Gli Strokes, un brodino giovanilistico e furbetto

Niente di nuovo: anni fa tentarono di convincerci che gli Oasis, modesto gruppo inglese, erano nientemeno i nuovi Beatles, più avanti si provò a spacciare i nostri Lùnapop per gli eredi dei Queen, ora ecco gli americani Strokes, al loro terzo album, prenotarsi per il titolo di novelli Velvet Underground, forse puntando sul fatto che il timbro vocale del cantante rammenta all’incirca quello di Lou Reed. Vietato scandalizzarsi: le vie del marketing sono infinite come quelle della Provvidenza, solo più stolide e fraudolente. E dunque appare tempo perso, cercare qualche traccia del sulfureo, esasperato, digrignante furore dei Velvet in questo brodino giovanilistico e furbetto, che un critico non embedded definiva «un karaoke finto cool e pseudo arty, un mix liofilizzato di Television, Lou Reed, Blondie con un po’ di primo Eno per dirsi cresciuti».

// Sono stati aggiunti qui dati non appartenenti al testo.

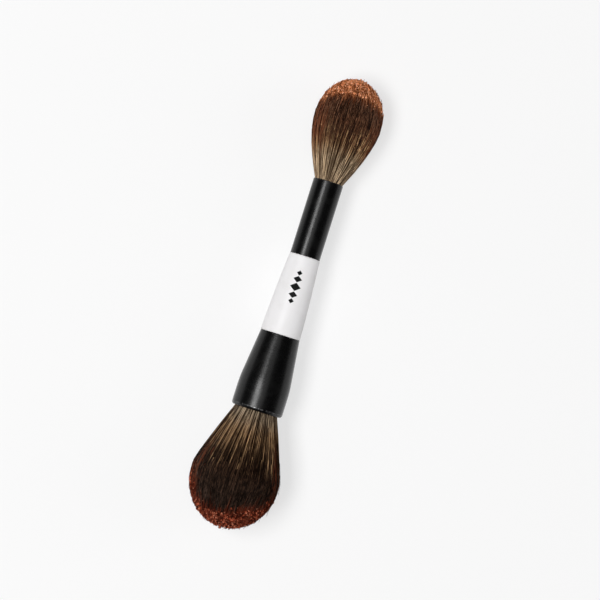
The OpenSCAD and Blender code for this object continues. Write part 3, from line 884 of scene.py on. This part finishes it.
floor_mesh = bpy.data.meshes.new("floor")
form = bmesh.new()
bmesh.ops.create_grid(form, x_segments=1, y_segments=1, size=4.0)
form.to_mesh(floor_mesh)
form.free()
floor = bpy.data.objects.new("floor", floor_mesh)
bpy.context.scene.collection.objects.link(floor)
floor_finish, tree, surface = finish_named("white_table")
surface.inputs["Base Color"].default_value = (0.9, 0.9, 0.9, 1)
surface.inputs["Roughness"].default_value = 0.9
surface.inputs["Specular IOR Level"].default_value = 0.0
from_camera, mirrored = ray_kinds(tree)
seen = calc(tree, "MAXIMUM", from_camera, mirrored)
glow = place(tree, "Emission", {"Color": (1, 1, 1, 1), "Strength": 1.0})
on_floor = place(tree, "TexCoord").outputs["Object"]
far = place(tree, "VectorMath", {0: on_floor}, operation="LENGTH").outputs[1]
near_glow, far_glow = 0.68, 1.0
glowing = calc(tree, "MULTIPLY", seen, steps(tree, far, 0.12, 0.5, near_glow, far_glow))
both = place(tree, "MixShader", {0: glowing, 1: surface.outputs[0], 2: glow.outputs[0]})
tree.links.new(both.outputs[0], tree.nodes["Material Output"].inputs["Surface"])
floor.data.materials.append(floor_finish)

world = bpy.data.worlds.new("pale_room")
bpy.context.scene.world = world
world.use_nodes = True
tree = world.node_tree
direction = place(tree, "TexCoord").outputs["Generated"]
height = place(tree, "SeparateXYZ", {0: direction}).outputs[2]
from_camera, mirrored = ray_kinds(tree)
pale_to, horizon_light, ceiling_light = 0.12, 0.12, 0.05
mirrored = calc(tree, "MULTIPLY", mirrored, steps(tree, height, pale_to, 0.0))
seen = calc(tree, "MAXIMUM", from_camera, mirrored)
room = calc(tree, "MAXIMUM", steps(tree, height, 0.1, 0.5, horizon_light, ceiling_light), seen)
room_grey = place(tree, "CombineColor", {0: room, 1: room, 2: room}).outputs[0]
tree.links.new(room_grey, tree.nodes["Background"].inputs["Color"])
tree.nodes["Background"].inputs["Strength"].default_value = 1.0

# Right and up are those of the image. Each lamp has a length, a width, a power and a place, and is
# aimed at the brush.
camera_turn = math.radians(-72.5)
image_right = Vector((math.cos(camera_turn), math.sin(camera_turn), 0))
image_up = Vector((-math.sin(camera_turn), math.cos(camera_turn), 0))
lit_point = Vector((0, 0, 0.02))
for name, length, width, energy, at in (
    ("soft_box", 0.8, 0.42, 15.8, -0.46 * image_right + Vector((0, 0, 1.3))),
    ("panel", 0.8, 0.5, 1.3, 0.12 * image_right + Vector((0, 0, 1.3))),
    ("fill", 0.7, 0.7, 2.8, 1.15 * image_right + Vector((0, 0, 0.5))),
):
    lamp_data = bpy.data.lights.new(name, "AREA")
    lamp_data.shape = "RECTANGLE"
    lamp_data.size = length
    lamp_data.size_y = width
    lamp_data.energy = energy
    lamp = bpy.data.objects.new(name, lamp_data)
    bpy.context.scene.collection.objects.link(lamp)
    lamp.location = at
    lamp.rotation_euler = (lit_point - at).to_track_quat("-Z", "Y").to_euler()
    lamp.visible_glossy = name != "fill"

# The camera looks straight down, with the small end up and to the right.
camera_height, aim_right, aim_up = 1.018, 0.00407, 0.00126
camera_data = bpy.data.cameras.new("camera")
camera_data.sensor_width = 36.0
camera_data.lens = 142.9
camera = bpy.data.objects.new("camera", camera_data)
bpy.context.scene.collection.objects.link(camera)
camera.location = aim_right * image_right + aim_up * image_up + Vector((0, 0, camera_height))
camera.rotation_euler = (0, 0, camera_turn)
bpy.context.scene.camera = camera
bpy.context.scene.view_settings.view_transform = "Standard"
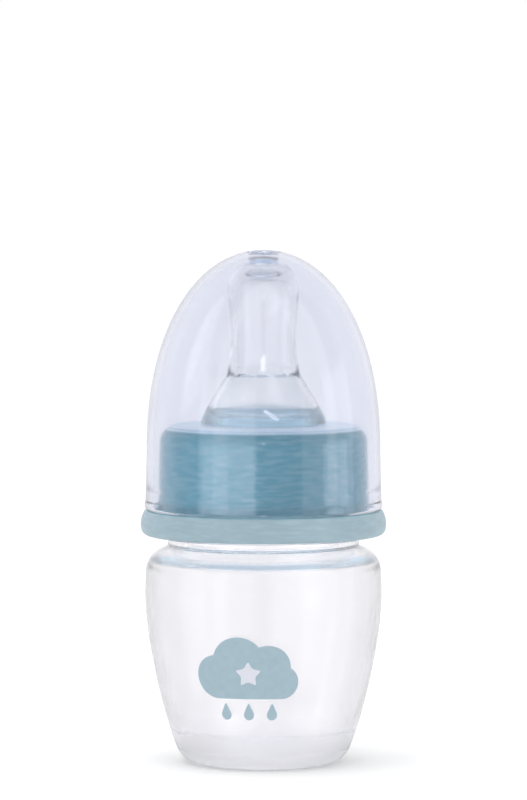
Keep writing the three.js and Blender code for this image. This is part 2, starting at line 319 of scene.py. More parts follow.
def screw_collar():
    plate_bottom = COLLAR_TOP - COLLAR_PLATE
    corner_centre = COLLAR_HEAD - COLLAR_CORNER
    bore_foot = (COLLAR_BORE, COLLAR_BOTTOM + 2, 0)
    under = rounded([
        bore_foot, (COLLAR_BORE, COLLAR_BOTTOM, 0.6), (GROOVE_INNER, COLLAR_BOTTOM, 0.3),
        (GROOVE_INNER, GROOVE_TOP, 0.4), (GROOVE_OUTER, GROOVE_TOP, 0.4), (GROOVE_OUTER, COLLAR_BOTTOM, 0.3),
        (FLANGE_CORNER_CENTRE, COLLAR_BOTTOM, 0),
    ])
    side = [(min(radius, FLANGE_RADIUS), height) for radius, height in smooth(FLANGE_SIDE, 12)]
    ledge = rounded([
        FLANGE_SIDE[-1] + (0,), (24.95, FLANGE_TOP, 0.25), (COLLAR_FOOT, FLANGE_TOP, COLLAR_FILLET),
        (COLLAR_FOOT, FLANGE_TOP + 2.4, 0),
    ])
    plate = rounded([
        (corner_centre, COLLAR_TOP, 0), (COLLAR_HOLE, COLLAR_TOP, 0.6), (COLLAR_HOLE, plate_bottom, 0.3),
        (COLLAR_BORE, plate_bottom, 1.2), bore_foot,
    ])
    profile = dense([
        *under,
        *arc(FLANGE_CORNER_CENTRE, COLLAR_BOTTOM + FLANGE_CORNER_RADIUS, FLANGE_CORNER_RADIUS, -90, -8, 8),
        *side,
        *ledge,
        *arc(corner_centre, COLLAR_TOP - COLLAR_CORNER, COLLAR_CORNER, 0, 90, 18),
        *plate,
    ], 0.4)
    thread = thread_relief(COLLAR_BORE, COLLAR_THREAD, low=52, high=68.5)

    def relief(angles, radius, height):
        return thread(angles, radius, height) + lug_relief(angles, radius, height)

    return turned("collar_shell", profile, relief, columns=288)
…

Anglicismi a parte, l’analisi non fa una grinza: l’album è un coagulo di finte rabbie e finti esotismi (Vision of division), sberleffi da cabaret e cascami post punk. Un manifestino virtuale, perfettino e privo d’eccitazione, dotato della stessa densità e dello stesso fervore dei fuochi fatui: perfetto per l’èra di Internet.